Weschler was a fitting choice for this first lecture in Waterlow’s memory. A writer with an insatiable intellectual curiosity and a generous spirit, he’s the director of The New York Institute for the Humanities at NYU, and the author of numerous books, including Seeing Is Forgetting the Name of the Thing One Sees: Over Thirty Years of Conversations with Robert Irwin and Mr. Wilson’s Cabinet of Wonder, about L.A.’s Museum of Jurassic Technology. He came, he told the audience, to talk about “that most contemporary of contemporary artists: Johannes Vermeer.”

In the 1990s, Weschler covered the aftermath of the grisly Bosnian wars, and he spent a lot of time in the Hague during the war crimes trials. He recounted the story of a judge there who would go to look at Vermeers when he wasn’t presiding over the trials, “to keep from losing his mind.” But the peace we see in Vermeer’s paintings, Weschler says, does not depict the world Vermeer lived in; when Vermeer was painting, all of Europe “was Bosnia, or had just ceased to be.” The world Hobbes described — in which life was “nasty, brutish and short” — was the world in which Johannes Vermeer created his images of domestic tranquility, and Hobbes’ state of nature is “everywhere present at the edges” of the Dutch painter’s canvases. A map, for example, is not a neutral object in the Netherlands of the 17th century.

Nor is a letter: The piece of paper that the pregnant woman holds in her hands could very well be from a husband away at war.

Vermeer, Weschler says, is “inventing this particular idea of what peace might be” in a time of tremendous turmoil. One of the ways he does this is to paint portraits not just of people but of “inner subjectivity,” of people being entirely themselves in a way that the viewer recognizes as human and familiar. “Peace lies in that perception of that other person as someone like ourselves,” Weschler concluded.

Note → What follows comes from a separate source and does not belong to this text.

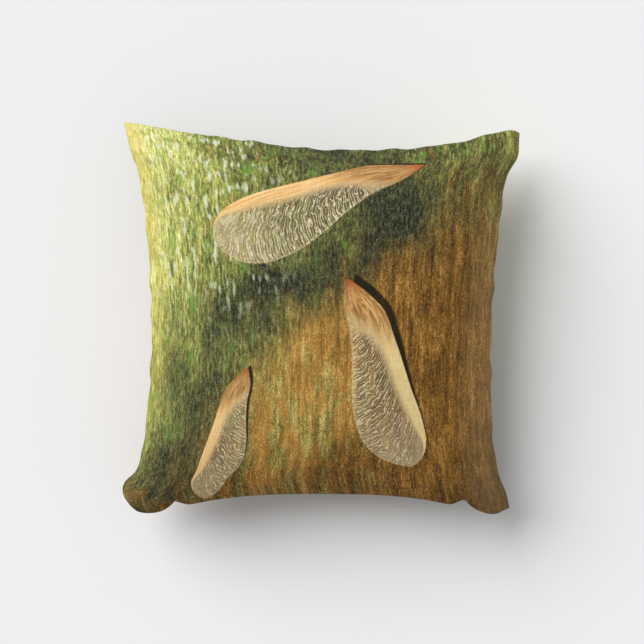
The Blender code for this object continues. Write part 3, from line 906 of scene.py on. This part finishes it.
def woven_surface(groups, name, colour, pitch, roughness):
    """A plain woven surface on the object's own places."""
    material, graph, shader = new_surface(name, roughness)
    weave = use(graph, groups["weave"], Place=own_place(graph), Pitch=pitch)
    # The weave's shade: the slubs' tone and painted shade of the threads' relief.
    toned = graph.colour(1.0, colour, weave["Shade"], "MULTIPLY")
    graph.feed(shader, "Base Color", toned)
    bump(graph, shader, weave["Height"], 0.1 * MM)
    return material


def mottled_group():
    """Slow and fine changes of tone, for plastic, metal and fibre."""
    graph, start, end = new_group(
        "mottle", {"Place": "Vector", "Size": "Float"}, {"Slow": "Float", "Fine": "Float"},
    )
    slow = graph.noise(start["Place"], graph.over(1.0, start["Size"]), 2.0)
    fine = graph.noise(start["Place"], graph.over(7.0, start["Size"]), 3.0, 0.65)
    return close_group(graph, end, Slow=slow, Fine=fine)


def mottled_surface(groups, name, dark, light, size, roughness, metallic=0.0, height=0.02):
    """A surface whose tone and gloss drift: between two colours, over places of this size in millimetres."""
    material, graph, shader = new_surface(name, roughness, Metallic=metallic)
    mottle = use(graph, groups["mottle"], Place=own_place(graph), Size=size)
    graph.feed(shader, "Base Color", graph.colour(mottle["Slow"], dark, light))
    gloss = graph.line(graph.minus(mottle["Fine"], 0.5), 0.3, roughness, clamp=True)
    graph.feed(shader, "Roughness", gloss)
    bump(graph, shader, mottle["Fine"], height * MM)
    return material


GROUPS = {}


def shared_groups():
    """The shader node groups, made once."""
    makers = {
        "weave": weave_group, "seed": winged_seed_group, "bark": mossy_bark_group, "mottle": mottled_group,
    }
    for name, make in makers.items():
        if name not in GROUPS:
            GROUPS[name] = make()
    return GROUPS


# New pieces, and finer copies of the solids with softened edges.
WELD = 0.002 * MM
FLAT_ANGLE = math.radians(1)
SHARP_ANGLE = math.radians(35)


def new_piece(name, work, material):
    """Ends a bmesh as a smooth object in the scene."""
    mesh = bpy.data.meshes.new(name)
    work.to_mesh(mesh)
    work.free()
    mesh.materials.append(material)
    mesh.shade_smooth()
    piece = bpy.data.objects.new(name, mesh)
    bpy.context.scene.collection.objects.link(piece)
    return piece


def softened(node, body, radius, material):
    """A copy of a solid with rounded edges, which stands for it."""
    source = bpy.data.objects[node]
    work = bmesh.new()
    work.from_mesh(source.data)
    bmesh.ops.transform(work, matrix=source.matrix_world, verts=work.verts)
    bmesh.ops.remove_doubles(work, verts=work.verts, dist=WELD)
    bmesh.ops.recalc_face_normals(work, faces=work.faces)
    bmesh.ops.dissolve_limit(
        work, angle_limit=FLAT_ANGLE, use_dissolve_boundaries=False, verts=work.verts, edges=work.edges,
    )
    sharp = [edge for edge in work.edges if edge.is_manifold and edge.calc_face_angle() > SHARP_ANGLE]
    bmesh.ops.bevel(
        work, geom=sharp, offset=radius, segments=2, profile=0.5, affect="EDGES", material=-1,
        clamp_overlap=True,
    )
    piece = new_piece(node + "_soft", work, material)
    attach(piece, body)
    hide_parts(node)
    return piece


def seam_thread(material):
    """The lockstitch that joins the panels, a little inside the seam on the sides that have no zip."""
    course = []
    for places, phase in ((RIGHT_SIDE, RIGHT_PHASE), (FAR_SIDE, FAR_PHASE), (LEFT_SIDE, LEFT_PHASE)):
        side = Line(curve_through(places))
        for index in range(COURSE_STEPS + 1):
            share = index / COURSE_STEPS
            course.append(pucker(side.at(share), share, phase, SEAM_THREAD_INSET))
    line = Line(course)
    work = bmesh.new()
    rings = []
    for step in range(SEAM_THREAD_STEPS + 1):
        share = SEAM_THREAD_END + (1 - 2 * SEAM_THREAD_END) * step / SEAM_THREAD_STEPS
        point = line.at(share)
        ahead = (line.at(share + SEAM_THREAD_LOOK) - line.at(share - SEAM_THREAD_LOOK)).normalized()
        inward = (CENTRE - point).normalized()
        aside = ahead.cross(Vector((0, 0, 1))).normalized()
        if aside.dot(inward) < 0:
            aside.negate()
        middle = point + aside * SEAM_THREAD_INSET
        up = aside.cross(ahead).normalized()
        verts = []
        for corner in range(SEAM_THREAD_CORNERS):
            angle = 2 * math.pi * corner / SEAM_THREAD_CORNERS
            out = aside * math.cos(angle) + up * math.sin(angle)
            verts.append(work.verts.new(middle + SEAM_THREAD_RADIUS * out))
        rings.append(verts)
    for first, second in zip(rings, rings[1:]):
        for corner in range(SEAM_THREAD_CORNERS):
            after = (corner + 1) % SEAM_THREAD_CORNERS
            work.faces.new((first[corner], first[after], second[after], second[corner]))
    work.faces.new(rings[0])
    work.faces.new(rings[-1])
    bmesh.ops.recalc_face_normals(work, faces=work.faces)
    piece = new_piece("cover_seam_thread", work, material)
    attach(piece, "pillow")
    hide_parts("cover_seam_needle_thread", "cover_seam_bobbin_thread")
    return piece


def paint(node, material):
    """Gives a solid its material."""
    solid = bpy.data.objects[node]
    if not solid.material_slots:
        raise RuntimeError(node + " has no material slot")
    for slot in solid.material_slots:
        slot.material = material


# Operators.


class PillowZipSettings(bpy.types.PropertyGroup):
    tape_colour: bpy.props.FloatVectorProperty(
        name="Tape colour", description="Colour of the zip's tapes and teeth",
        default=tint(96, 84, 52), size=4, min=0, max=1, subtype="COLOR",
    )
    edge: bpy.props.FloatProperty(
        name="Edge radius", description="Rounding of the slider's and tab's edges",
        default=0.14 * MM, min=0.02 * MM, max=0.3 * MM, unit="LENGTH", precision=5,
    )


class PillowInsertSettings(bpy.types.PropertyGroup):
    cloth_colour: bpy.props.FloatVectorProperty(
        name="Cloth colour", description="Colour of the insert's plain cloth",
        default=tint(236, 234, 226), size=4, min=0, max=1, subtype="COLOR",
    )


class PillowStageSettings(bpy.types.PropertyGroup):
    ambient: bpy.props.FloatProperty(
        name="Ambient light", description="Strength of the light from all round",
        default=0.43, min=0, max=5,
    )
    sun: bpy.props.FloatProperty(
        name="Key light", description="Strength of the light from the upper left",
        default=3.2, min=0, max=20,
    )
    softness: bpy.props.FloatProperty(
        name="Softness", description="How wide the key light is",
        default=math.radians(50), min=0, max=math.pi, subtype="ANGLE",
    )
    floor_size: bpy.props.FloatProperty(
        name="Floor size", description="Width of the floor", default=8.0, min=1, max=40, unit="LENGTH",
    )


class PILLOW_OT_cover(bpy.types.Operator):
    """Sews and fills the printed cover"""

    bl_idname = "pillow.cover"
    bl_label = "Cover"

    def execute(self, context):
        settings = context.scene.pillow_cover
        groups = shared_groups()
        cover = build_cover(settings)
        rest_on_floor(cover)
        groove_seam(cover)
        open_zip_side(cover)
        soften(cover)
        material = printed_cloth(groups, settings)
        cover.data.materials.append(material)
        for face in cover.data.polygons:
            face.material_index = 0
        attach(cover, "pillow")
        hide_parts("cover_front_panel", "cover_back_panel")
        thread = woven_surface(groups, "cover_thread", THREAD_TINT, 0.3, 0.7)
        seam_thread(thread)
        return {"FINISHED"}


class PILLOW_OT_zip(bpy.types.Operator):
    """Finishes the concealed zip: tapes, teeth, stops, slider and tab"""

    bl_idname = "pillow.zip"
    bl_label = "Zip"

    def execute(self, context):
        settings = context.scene.pillow_zip
        groups = shared_groups()
        colour = tuple(settings.tape_colour)
        tape = woven_surface(groups, "zip_tape_weave", colour, 0.5, 0.8)
        darker = tuple(0.7 * value for value in colour[:3]) + (1.0,)
        nylon = mottled_surface(groups, "zip_nylon", darker, colour, 1.2, 0.42)
        metal = mottled_surface(
            groups, "zip_metal_satin", tint(116, 98, 70), tint(166, 144, 106), 1.6, 0.34, metallic=1.0,
            height=0.01,
        )
        thread = woven_surface(groups, "zip_thread", THREAD_TINT, 0.3, 0.7)
        for side in ("upper", "lower"):
            paint("zip_tape_" + side, tape)
            paint("zip_stitching_" + side, thread)
            softened("zip_teeth_" + side, "pillow", settings.edge, nylon)
            paint("zip_top_stop_" + side, metal)
        paint("zip_bottom_stop", metal)
        softened("zip_slider", "slider", settings.edge, metal)
        softened("zip_pull_tab", "pull_tab", settings.edge, metal)
        return {"FINISHED"}


class PILLOW_OT_insert(bpy.types.Operator):
    """Finishes the insert: its case, seam and fibre filling"""

    bl_idname = "pillow.insert"
    bl_label = "Insert"

    def execute(self, context):
        settings = context.scene.pillow_insert
        groups = shared_groups()
        colour = tuple(settings.cloth_colour)
        case = woven_surface(groups, "insert_cloth_weave", colour, 0.6, 0.9)
        thread = woven_surface(groups, "insert_thread", tint(240, 238, 232), 0.3, 0.7)
        fibre = mottled_surface(
            groups, "filling_fibre", tint(222, 222, 218), tint(250, 250, 248), 14.0, 0.95, height=2.0,
        )
        paint("insert_front_panel", case)
        paint("insert_back_panel", case)
        paint("insert_seam_thread", thread)
        paint("insert_filling", fibre)
        return {"FINISHED"}


# The studio: the floor's tone, where the key light stands, and the camera straight above.
FLOOR_TONE = 0.82
KEY_FROM = (-0.66, 0.58, 0.7)
SENSOR_WIDTH = 36
VIEW_DISTANCE = 1.4
VIEW_END = 50
VIEW_WIDTH = 0.631
VIEW_X = 1.0 * MM
VIEW_Y = -5.4 * MM


class PILLOW_OT_stage(bpy.types.Operator):
    """Sets the pale floor, the soft light and the camera"""

    bl_idname = "pillow.stage"
    bl_label = "Stage"

    def execute(self, context):
        settings = context.scene.pillow_stage
        scene = context.scene
        paper, _, shader = new_surface("studio_paper", 0.9)
        shader.inputs["Base Color"].default_value = (FLOOR_TONE, FLOOR_TONE, FLOOR_TONE, 1)
        shader.inputs["Specular IOR Level"].default_value = 0.0
        work = bmesh.new()
        bmesh.ops.create_grid(work, x_segments=1, y_segments=1, size=settings.floor_size / 2)
        floor = new_piece("studio_floor", work, paper)

        world = bpy.data.worlds.new("studio")
        world.use_nodes = True
        background = world.node_tree.nodes["Background"].inputs
        background["Color"].default_value = (1, 1, 1, 1)
        background["Strength"].default_value = settings.ambient
        scene.world = world

        light = bpy.data.lights.new("studio_key", "SUN")
        light.energy = settings.sun
        light.angle = settings.softness
        key = bpy.data.objects.new("studio_key", light)
        key.rotation_euler = Vector(KEY_FROM).to_track_quat("Z", "Y").to_euler()
        scene.collection.objects.link(key)

        lens = bpy.data.cameras.new("camera")
        lens.sensor_width = SENSOR_WIDTH
        lens.lens = SENSOR_WIDTH * VIEW_DISTANCE / VIEW_WIDTH
        lens.clip_end = VIEW_END
        camera = bpy.data.objects.new("camera", lens)
        camera.location = (VIEW_X, VIEW_Y, LEVEL * MM + VIEW_DISTANCE)
        scene.collection.objects.link(camera)
        scene.camera = camera
        scene.view_settings.view_transform = "Standard"
        return {"FINISHED"}


class PILLOW_PT_panel(bpy.types.Panel):
    """The pillow's pieces"""

    bl_label = "Throw Pillow"
    bl_space_type = "VIEW_3D"
    bl_region_type = "UI"
    bl_category = "Pillow"

    def draw(self, context):
        for group, operator in STEPS:
            box = self.layout.box()
            settings = getattr(context.scene, group)
            for name in settings.bl_rna.properties.keys():
                if name not in ("rna_type", "name"):
                    box.prop(settings, name)
            box.operator(operator.bl_idname)


STEPS = [
    ("pillow_cover", PILLOW_OT_cover),
    ("pillow_zip", PILLOW_OT_zip),
    ("pillow_insert", PILLOW_OT_insert),
    ("pillow_stage", PILLOW_OT_stage),
]
SETTINGS = {
    "pillow_cover": PillowCoverSettings,
    "pillow_zip": PillowZipSettings,
    "pillow_insert": PillowInsertSettings,
    "pillow_stage": PillowStageSettings,
}
CLASSES = [*SETTINGS.values(), *(operator for _, operator in STEPS), PILLOW_PT_panel]


def register():
    for cls in CLASSES:
        bpy.utils.register_class(cls)
    for name, cls in SETTINGS.items():
        setattr(bpy.types.Scene, name, bpy.props.PointerProperty(type=cls))


def unregister():
    for name in SETTINGS:
        delattr(bpy.types.Scene, name)
    for cls in reversed(CLASSES):
        bpy.utils.unregister_class(cls)


def main():
    register()
    bpy.ops.pillow.cover()
    bpy.ops.pillow.zip()
    bpy.ops.pillow.insert()
    bpy.ops.pillow.stage()


if __name__ == "__main__":
    main()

And that, I think, is why I find it disheartening when the discussion begins breaking down into “us” and “them.” Because once we are so divided, with the emphasis on the things that separate us rather than the things that bind us together, communication becomes necessarily circumscribed, and the all-too rare opportunities for rich and genuine conversation die on the vine — an outcome that strikes me as the antithesis of the spirit of the Biennale.